O mais curioso é que os processadores que correm estes sistemas operativos não são propriamente poderosos!
Para aplicações terrestres não são muito poderosos, mas para nós são uma maravilha. Não é possível mandar para o Espaço um computador “normal”, porque não foi qualificado para isso, não passou pelos testes de radiação… e além disso, não há painéis solares para alimentar um computador desses. Um computador doméstico consome muito mais energia que um computador que vai para o Espaço. Um computador doméstico pode consumir 85 W, e aqui estamos a falar de processadores 3,5 ou 10 W. São processadores testados, até com radiação. Quando o satélite vai para órbita leva com radiação – e por isso tem de haver aquilo a que chamamos tolerância à radiação. Se houver falhas no processador, há uma compensação. O satélite não cai logo só porque levou com radiação.
O facto de os chips usados terem ciclos de processamento mais lentos não torna esse trabalho mais difícil?

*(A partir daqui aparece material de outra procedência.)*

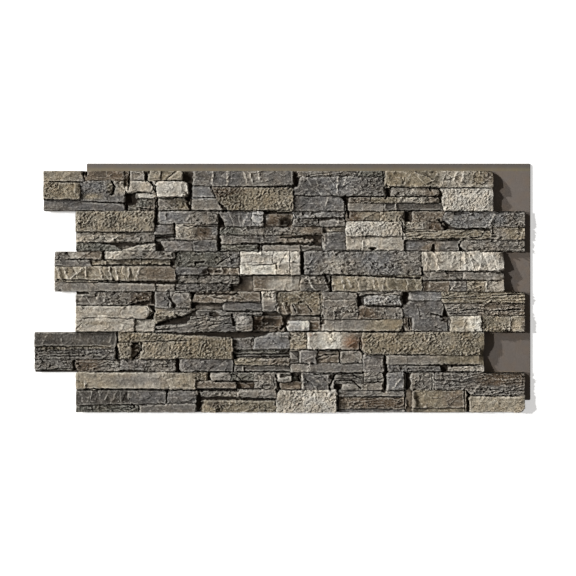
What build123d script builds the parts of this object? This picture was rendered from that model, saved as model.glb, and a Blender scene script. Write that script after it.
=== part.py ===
from build123d import *
import os
from collections import namedtuple
from itertools import cycle

# Faux stone wall panel: one moulding of dry-stacked ledge stones on a thin backing plate.
# It lies on its flat back, with +X along the courses, +Y up the wall and +Z out of the wall.
# Origin: middle of the whole outline, at the back face. Millimetres.

# Coverage and depth
COVER_LENGTH = 1122.0      # a course, from one panel to the same place on the next
COURSE_HEIGHT = 100.5      # one of the six courses
PANEL_DEPTH = 31.75        # back face to the proudest stone
END_GAP = 1.0              # left free where a course meets the next panel

# How far the left end of each course reaches past the even courses, from the top course down
REACHES = (80.0, 0.0, 53.0, 0.0, 103.0, 0.0)

# Backing plate
PLATE_THICKNESS = 6.0
PLATE_CORNER = 3.0         # corner radius of the plate
TOP_FLANGE = 20.0          # strip above the top course, lapped by the panel above
SIDE_FLANGE = 17.0         # strip right of the even courses, lapped by the next panel
LEFT_LAP = 25.0            # even courses overhang the plate by this much
BOTTOM_LAP = 29.5          # the bottom course overhangs the plate by this much

# Bed and stones
BED_THICKNESS = 5.0        # mortar-coloured bed that the stones rise from
STONE_SEAT = 1.0           # how deep a stone starts below the top of the bed
JOINT = 2.4                # narrowest joint between two stones
EDGE_WEAR = 2.4            # height of the worn edge round the face of a stone
WEAR_ANGLE = 34.0          # lean of the worn edge, in degrees
DRAWN_JOINT = 2.0          # joint that the layout below leaves free
LEVELS = 10.0              # levels of relief, from the bed to the proudest stone
FALL_LIMIT = 1 / 3         # most that a face falls, as a share of the stone's rise
WEAR_LIMIT = 1 / 4         # most that an edge is worn, as a share of the stone's width or height

# Falls of a stone's face along the course and up it, taken in turn: most are proudest at the foot
FACE_FALLS = ((1.6, 2.4), (-1.2, 3.0), (0.8, 1.4), (-2.0, 2.0), (1.2, 3.4), (-0.6, -0.8), (2.2, 1.8))

# Derived sizes, measured from the left end and the foot of the bottom course
COURSE_COUNT = len(REACHES)
BED_TOP = PLATE_THICKNESS + BED_THICKNESS
RELIEF = PANEL_DEPTH - BED_TOP
COURSE_LENGTH = COVER_LENGTH - END_GAP
STACK_HEIGHT = COURSE_COUNT * COURSE_HEIGHT
LEFT_EDGE = -max(REACHES)
RIGHT_EDGE = COURSE_LENGTH + SIDE_FLANGE
TOP_EDGE = STACK_HEIGHT + TOP_FLANGE
CENTRE_X = (LEFT_EDGE + RIGHT_EDGE) / 2
CENTRE_Y = TOP_EDGE / 2

Stone = namedtuple("Stone", "level outline")
Course = namedtuple("Course", "drawn_from stones")


def block(level, left, right, foot, head):
    """A four-square stone: x in mm along the course, y in percent of its height."""
    return Stone(level, ((left, foot), (right, foot), (right, head), (left, head)))


def shard(level, *outline):
    """A stone of any other outline, its corners in order."""
    return Stone(level, outline)


# Layout of the stones, course by course from the top; drawn_from is where a course starts
TOP_COURSE = Course(-80, (
    block(8, -80, 17, 73, 100),
    block(6, 22, 120, 77, 100),
    block(9, -80, 11, 30, 71),
    shard(7, (13, 40), (82, 40), (90, 50), (90, 62), (84, 74), (14, 74)),
    block(6, 98, 120, 40, 74),
    shard(5, (15, 27), (120, 21), (120, 38), (13, 38)),
    shard(6, (-80, 0), (120, 0), (120, 16), (15, 21), (11, 28), (-80, 28)),
    block(4, 122, 135, 62, 99),
    block(7, 137, 168, 76, 99),
    block(8, 184, 211, 77, 99),
    shard(6, (213, 77), (222, 77), (248, 99), (213, 99)),
    shard(8, (229, 77), (264, 77), (262, 98), (253, 99)),
    shard(9, (127, 47), (194, 47), (190, 60), (180, 73), (138, 73), (136, 61), (127, 60)),
    shard(10, (205, 36), (240, 34), (278, 38), (278, 68), (262, 73), (193, 73), (200, 60)),
    block(7, 152, 202, 33, 44),
    shard(5, (130, 2), (196, 2), (197, 30), (157, 31), (152, 16), (132, 13)),
    shard(5, (204, 2), (280, 2), (282, 24), (272, 31), (205, 28)),
    block(5, 295, 338, 63, 100),
    block(6, 341, 377, 63, 100),
    block(4, 380, 411, 63, 100),
    block(8, 414, 457, 63, 100),
    shard(6, (460, 63), (540, 66), (540, 98), (460, 100)),
    shard(6, (293, 32), (350, 32), (334, 61), (293, 61)),
    shard(8, (293, 3), (376, 3), (351, 28), (293, 28)),
    shard(9, (385, 2), (541, 2), (540, 57), (340, 59), (343, 45), (356, 27)),
    block(5, 556, 702, 87, 99),
    shard(6, (705, 87), (768, 84), (768, 98), (712, 99)),
    shard(7, (546, 39), (772, 39), (768, 83), (564, 84), (560, 62), (546, 58)),
    shard(7, (546, 2), (668, 2), (671, 14), (664, 30), (650, 36), (546, 35)),
    block(6, 684, 737, 21, 35),
    block(6, 682, 768, 1, 18),
    block(7, 740, 905, 21, 35),
    block(7, 771, 800, 2, 17),
    block(5, 803, 915, 2, 18),
    shard(8, (774, 61), (1040, 58), (1040, 99), (776, 99)),
    block(6, 790, 904, 39, 58),
    shard(10, (917, 2), (1041, 2), (1041, 55), (914, 56), (922, 40), (915, 30)),
))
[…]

Um exemplo: tivemos de fazer um bootloader para um satélite sul-coreano devido à falta de espaço. Não é toda a gente que começa a programar em Assembly para criar um bootloader ao mesmo tempo que desenvolve todas as funcionalidades para o desenvolvimento do satélite. São pessoas com perfis técnicos muito específicos. (Dando um exemplo de um dos requisitos) Não se pode fazer as “reentrâncias” de códigos, o que significa que não é possível usar uma parte código que chama o próprio código… não é possível fazer nada disso porque se estoira logo com a memória toda.
E quando é que haverá novas versões desses sistemas operativos da Edisoft?
A nova versão do RTEMS by Edisoft deverá estrear num lançamento em março. A versão para ARM deverá ficar pronta no final de março.
O vosso sistema operativo nunca foi usado em Terra?
Não, mas acreditamos que poderia ser usado em carros, uma vez que é um sistema operativo extremamente robusto e fiável. Mas ainda não conseguimos fazê-lo. Poderia funcionar com processadores mais potentes. Falta fazer a transferência de tecnologia. Também poderia ser usado para dispositivos para a área da saúde.